The dismal state of Buddhism in many regions of India as reflected in the Xiyuji has been the object of various evaluations, although we can say that it has been mostly attributed to a long process of decay coupled with external factors such as the invasion of the Hūṇas. But it is more appropriate to single out two periods of crisis, the first of which corresponds to the establishment of the Gupta dynasty and the acceleration of the process of Brahmanical colonization of a large part of the Indian fertile lands and the imposition of varṇāśramadharma (fourth and early fifth century).
As to the second period of crisis, it was due to the formation, in the sixth century, of regional states modelled on the Gupta state and politics in the Deccan and in Bengal, and to the instrumental use by the Brahmans of the foreign invaders, who were directed, as for instance in Gandhāra, against the representatives of the religion of Dharma.
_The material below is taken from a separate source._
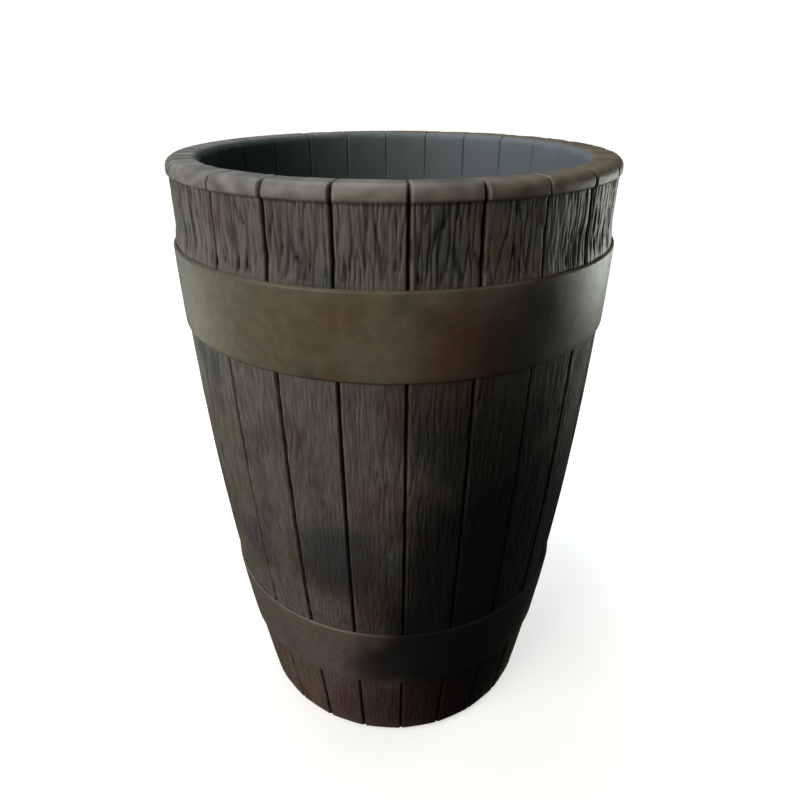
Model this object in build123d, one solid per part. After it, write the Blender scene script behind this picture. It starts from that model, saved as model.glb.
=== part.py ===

The Xiyuji mirrors this second period of crisis, although it was conceived when Harṣavardhana, for about half a century, succeeded in creating a powerful bulwark against Brahmanical revivalism.
Dorothy Wong, “Xuanzang as an Agent of Artistic Transmission”
The accomplishments of Xuanzang are multifaceted. This paper examines the role this celebrated pilgrim-monk played in the transmission of Buddhist art from India to China, and the subsequent impact he had on East Asian Buddhist art. From the icons he brought back to China to his own personal devotional focus and the Buddhist texts that he translated, he directly and indirectly contributed to the dissemination of a new Indian Buddhist art style as well as generated interests in new subjects. Some of the topics investigated in this paper include the Buddha type associated with Bodhigaya (with right hand in earth-touching gesture), renewed interests in devotion to Maitreya and Avalokiteśvara, the practice of dedicating numerous stamped clay tablets, and also Xuanzang’s request of the building of a stūpa in Indian style.